Exercise directions.
Reproduce the listing verbatim.

— start —

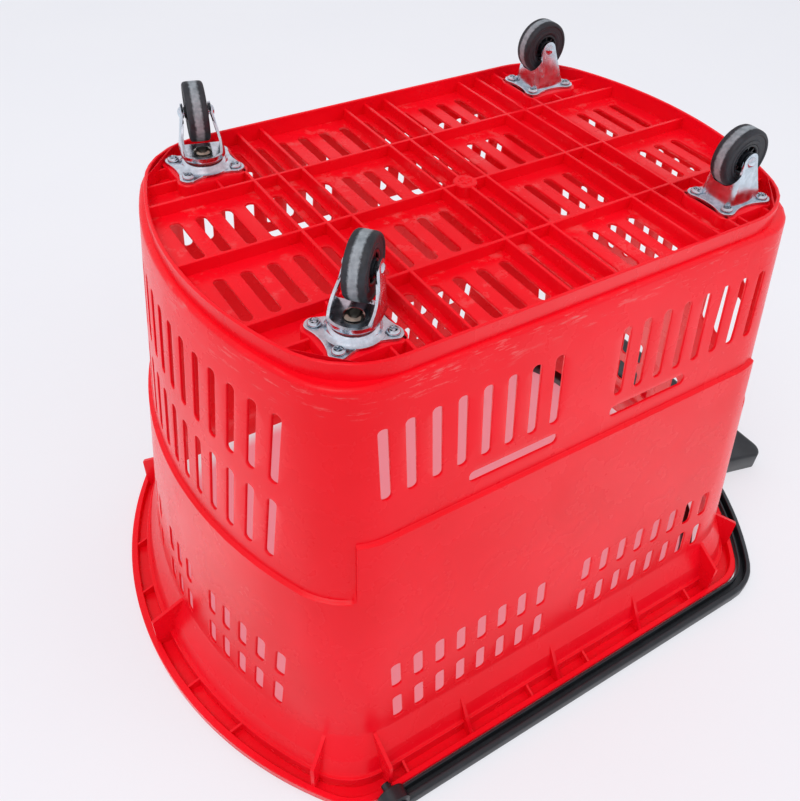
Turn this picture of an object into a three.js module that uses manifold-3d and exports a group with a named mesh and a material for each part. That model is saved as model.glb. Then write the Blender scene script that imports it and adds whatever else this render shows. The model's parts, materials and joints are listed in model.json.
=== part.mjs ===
// Rolling basket trolley: a moulded basket on four small casters, with a long
// pull handle round the rim and a carry handle that folds inside it.
// Millimetres, +Z up, origin under the middle of the bounding box, on the floor.
// -X is the front (steered casters), +X the rear (fixed casters, pull grip).

import * as THREE from 'three';
import { mergeVertices } from 'three/addons/utils/BufferGeometryUtils.js';
import Module from 'manifold-3d';

const wasm = await Module();
wasm.setup();

// ---------- driving dimensions ----------

const GAP = 0.3;               // air between neighbouring pieces
const BASKET_X = -30;           // middle of the basket along X
const RIB_Z = 54.8;            // underside of the rib grid
const FLOOR_Z = RIB_Z + 9;     // underside of the floor plate
const SKIN = 3;                // thickness of the moulded walls
const JUNCTION_Z = RIB_Z + 337; // where the wall turns out into the rim
const RIM_Z = RIB_Z + 392;     // top of the rim
const LIP_Z = RIB_Z + 382;     // lower edge of the rim's outer lip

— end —

Full solution.
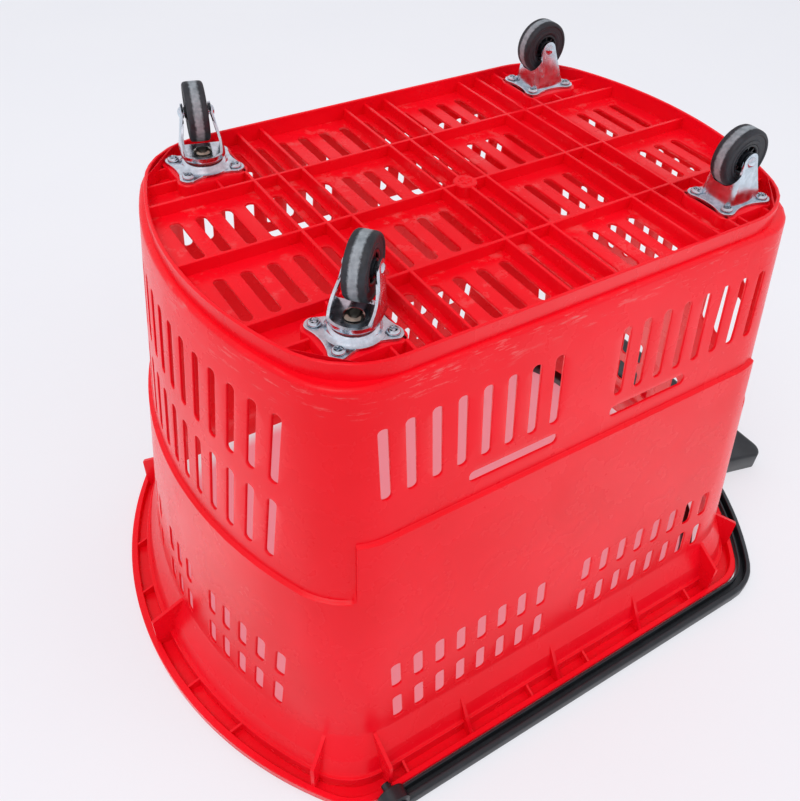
Turn this picture of an object into a three.js module that uses manifold-3d and exports a group with a named mesh and a material for each part. That model is saved as model.glb. Then write the Blender scene script that imports it and adds whatever else this render shows. The model's parts, materials and joints are listed in model.json.
=== part.mjs ===
// Rolling basket trolley: a moulded basket on four small casters, with a long
// pull handle round the rim and a carry handle that folds inside it.
// Millimetres, +Z up, origin under the middle of the bounding box, on the floor.
// -X is the front (steered casters), +X the rear (fixed casters, pull grip).

import * as THREE from 'three';
import { mergeVertices } from 'three/addons/utils/BufferGeometryUtils.js';
import Module from 'manifold-3d';

const wasm = await Module();
wasm.setup();

// ---------- driving dimensions ----------

const GAP = 0.3;               // air between neighbouring pieces
const BASKET_X = -30;           // middle of the basket along X
const RIB_Z = 54.8;            // underside of the rib grid
const FLOOR_Z = RIB_Z + 9;     // underside of the floor plate
const SKIN = 3;                // thickness of the moulded walls
const JUNCTION_Z = RIB_Z + 337; // where the wall turns out into the rim
const RIM_Z = RIB_Z + 392;     // top of the rim
const LIP_Z = RIB_Z + 382;     // lower edge of the rim's outer lip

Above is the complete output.